Justification by faith—getting right with God, being acquitted in His court, having our sins forgiven, having the righteousness of Christ imputed to us and our sins imputed to Him, (not becoming righteous, but being counted as righteous while we are still sinners), and all this by faith alone—that is what the first 7 or 8 chapters of Romans are mostly about. For Paul, it was the heart of the gospel message. The book of Romans is the most systematic and extensive of Paul’s efforts to put his message in writing. And it is all structured around the great truth of justification by faith.

So we see from Romans 4, so far, that Paul returns to the Old Testament to make four key points regarding justification by faith. First, it excludes boasting before God in our right standing with Him.
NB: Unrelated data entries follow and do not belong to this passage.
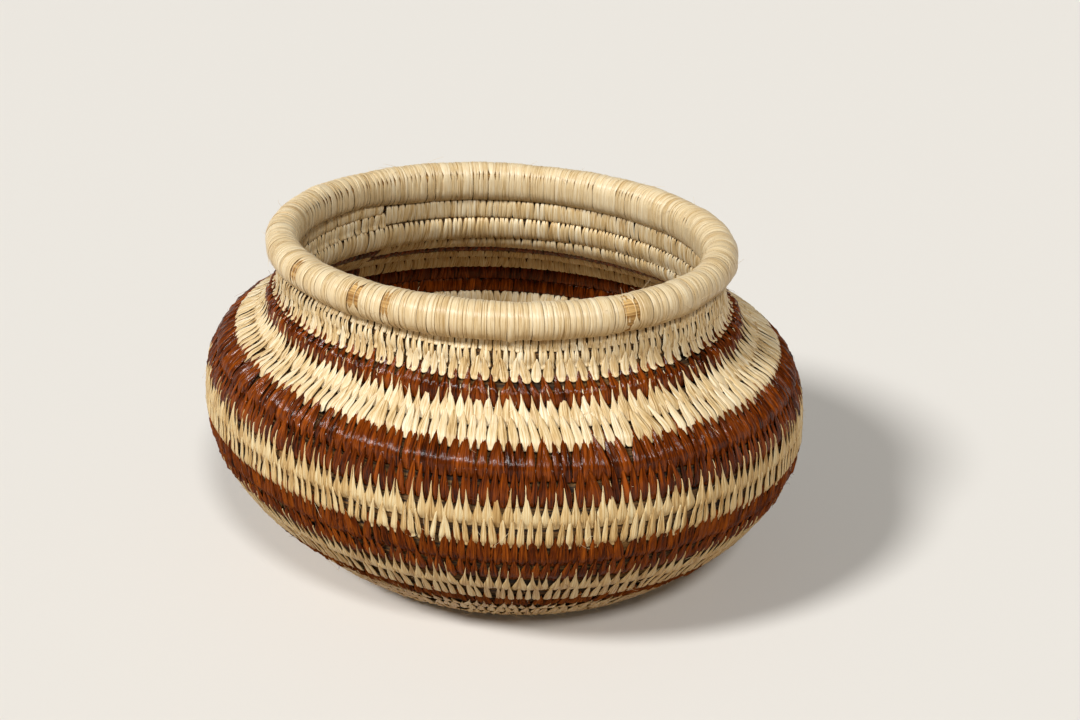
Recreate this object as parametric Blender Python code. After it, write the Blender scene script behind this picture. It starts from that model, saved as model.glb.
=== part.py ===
"""Coiled basket with a wide belly, a short neck and a thick rolled rim, in natural and brown bands.

Metres, Z up. The basket stands on z = 0 with its axis on the origin. One grass coil starts at the
centre of the base and climbs clockwise, seen from above. Every colour band is a stretch of it, and
the bands change at one seam, at the back left. The coil is a little thinner than the mean under
the belly and a little thicker over the shoulder. The brown turn under the neck is thickest and the
neck's turns are finest. The last one tapers out, so that the rim lies level on a wall that rises by
a row in each turn. Seen from above the basket is a little oval, as hand-made ones are.
"""
import math

import bpy
from mathutils import Vector
from mathutils.geometry import interpolate_bezier

# The wall, as the line that the middle of the coil follows: mean radius, and rise above the base
FOOT_RADIUS = 0.056
HEEL_RADIUS = 0.0790
HEEL_RISE = 0.0114
FLANK_RADIUS = 0.0988
FLANK_RISE = 0.0340
BELLY_RADIUS = 0.1045
BELLY_RISE = 0.0540
SHOULDER_RADIUS = 0.0966
SHOULDER_RISE = 0.0744
THROAT_RADIUS = 0.0788
THROAT_RISE = 0.0890
NECK_RADIUS = 0.0762
NECK_RISE = 0.1046

# The slope of the wall at those places, in degrees from level
HEEL_SLOPE = 44
FLANK_SLOPE = 62
BELLY_SLOPE = 90
SHOULDER_SLOPE = 137
THROAT_SLOPE = 113
NECK_SLOPE = 90

# The plan: how much longer and shorter than the mean its two axes are, and where the long one points
OVAL = 0.066
OVAL_ANGLE = math.radians(135)

# The coil, the rim and the clearances between neighbours
ROW_PITCH = 0.0073
BELLY_SWELL = 0.00095
SWELL_TURNS = 3.2
SWELL_TOP_TURN = -1.3
SHOULDER_COIL_DIAMETER = 0.0088
NECK_COIL_DIAMETER = 0.0044
CHANGING_TURNS = 0.375
TIP_DIAMETER = 0.0010
TURN_GAP = 0.0008
JOINT_GAP = 0.0003
KNOT_RADIUS = 0.0050
SEAM_ANGLE = math.radians(125)
RIM_DIAMETER = 0.0122
RIM_RADIUS = 0.0766
NECK_FULL_TURNS = 2

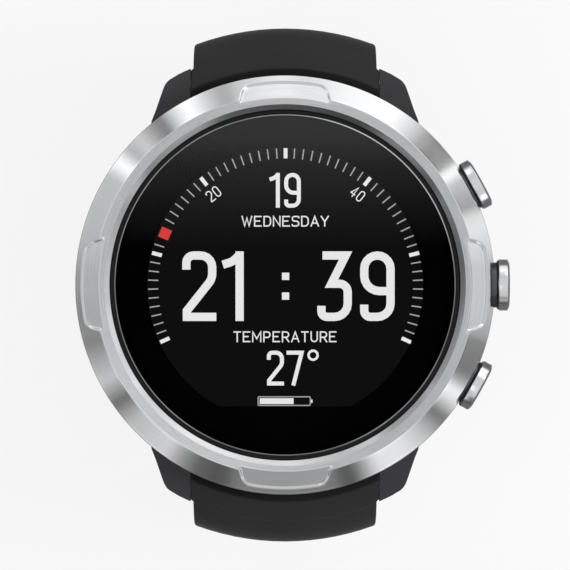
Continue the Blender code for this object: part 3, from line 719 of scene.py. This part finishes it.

The eliminated boasting should enhance our joy, as there is nothing we must contribute. Remember, “Blessed is the man…” What joy it is that our sins are not credited to our account on God’s ledger! Second, it includes the righteousness of Christ, imputed to us apart from works, regardless of what we do. Again, what a joyfully amazing thing to consider that we have the righteousness of Christ credited to our account! Third, Paul makes clear that works or acts of obedience, like circumcision or baptism, have their proper and essential place in the believer’s life as signs and seals, but not as the grounds of justification. First is justification, then sanctification. Fourth and finally, the truth of justification by faith opens the way to all people groups to be included in the covenant family, which was thought to be only for Jews. And this family of believers, having Abraham as their father (Galatians 3:7), will one day inherit the Kingdom!